Most candidates complete the full process in 6 to 8 weeks. Faster timelines (4 to 6 weeks) are possible for candidates who pass the exam on the first attempt and have a clean background. Slower timelines are common when background checks take longer or sponsorship takes time to line up.

Can I be licensed under both SML and OCCC at the same time?

Yes, but it's uncommon. Most MLOs hold one license that matches their employer. Holding both requires meeting both agencies' requirements (23 hours of education for SML plus the OCCC application track) and is typically only done by MLOs whose employer originates both regulated loan categories.

Does Texas require continuing education each year?

Yes. Texas MLOs complete 8 hours of NMLS-approved continuing education annually, with the renewal deadline December 31. See our renewal guide for the full CE breakdown.

What if I have a criminal record?

Texas regulators evaluate criminal history case by case. Felonies in the prior 7 years and any felony involving fraud, dishonesty, breach of trust, or money laundering at any time typically result in denial. Other convictions undergo individual review. The SML pre-application determination feature (for a flat fee) lets you confirm eligibility before committing to education and the exam.

Can I originate in Texas with a license from another state?

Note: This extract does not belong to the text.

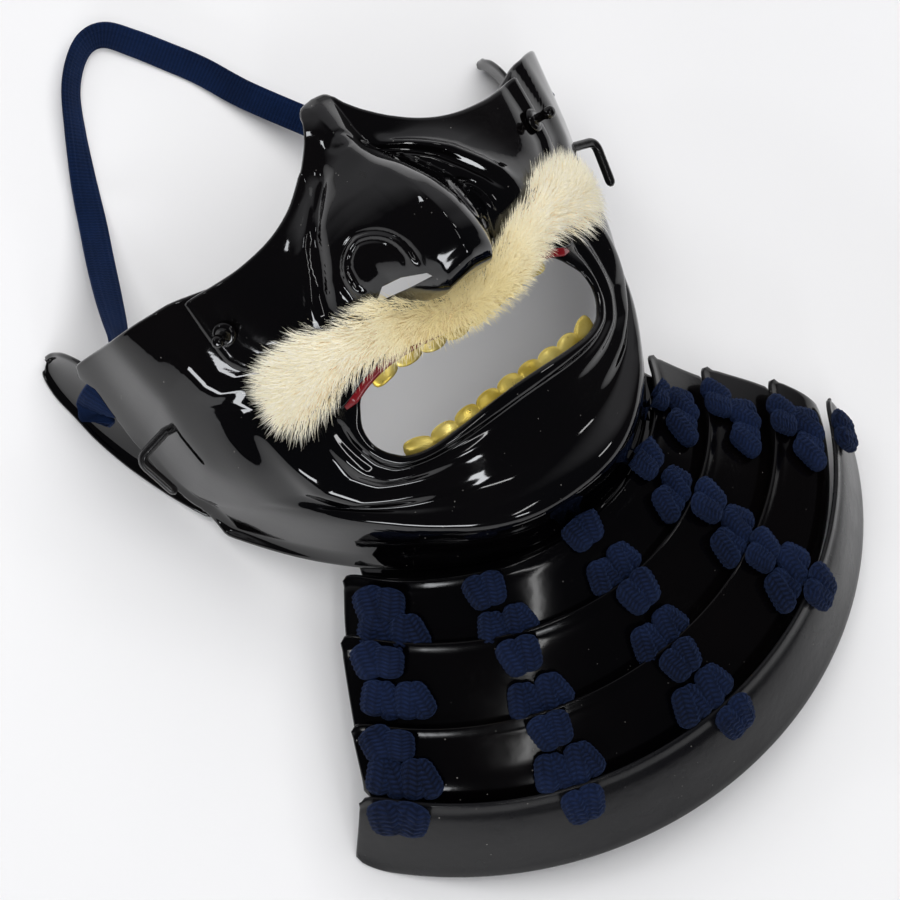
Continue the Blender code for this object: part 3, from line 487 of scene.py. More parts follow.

No. Each state issues its own MLO license. An MLO licensed in another state who wants to originate in Texas must apply for Texas licensure through NMLS, complete the Texas-specific education (3 hours for SML), and meet Texas's other requirements.

The Bottom Line

Getting a mortgage license in Texas is a structured, well-defined process with one distinctive feature: choose the right regulator up front. After that, the path is education, exam, background checks, application, and sponsorship, running 6 to 8 weeks for most candidates. The reward is access to one of the largest, fastest-growing housing markets in the country, with significant income upside for MLOs who put in the work to build a pipeline.

If the Texas market is calling and the licensing process makes sense to you, the next move is education. The 23 hours (or 20 hours, depending on path) are the gate.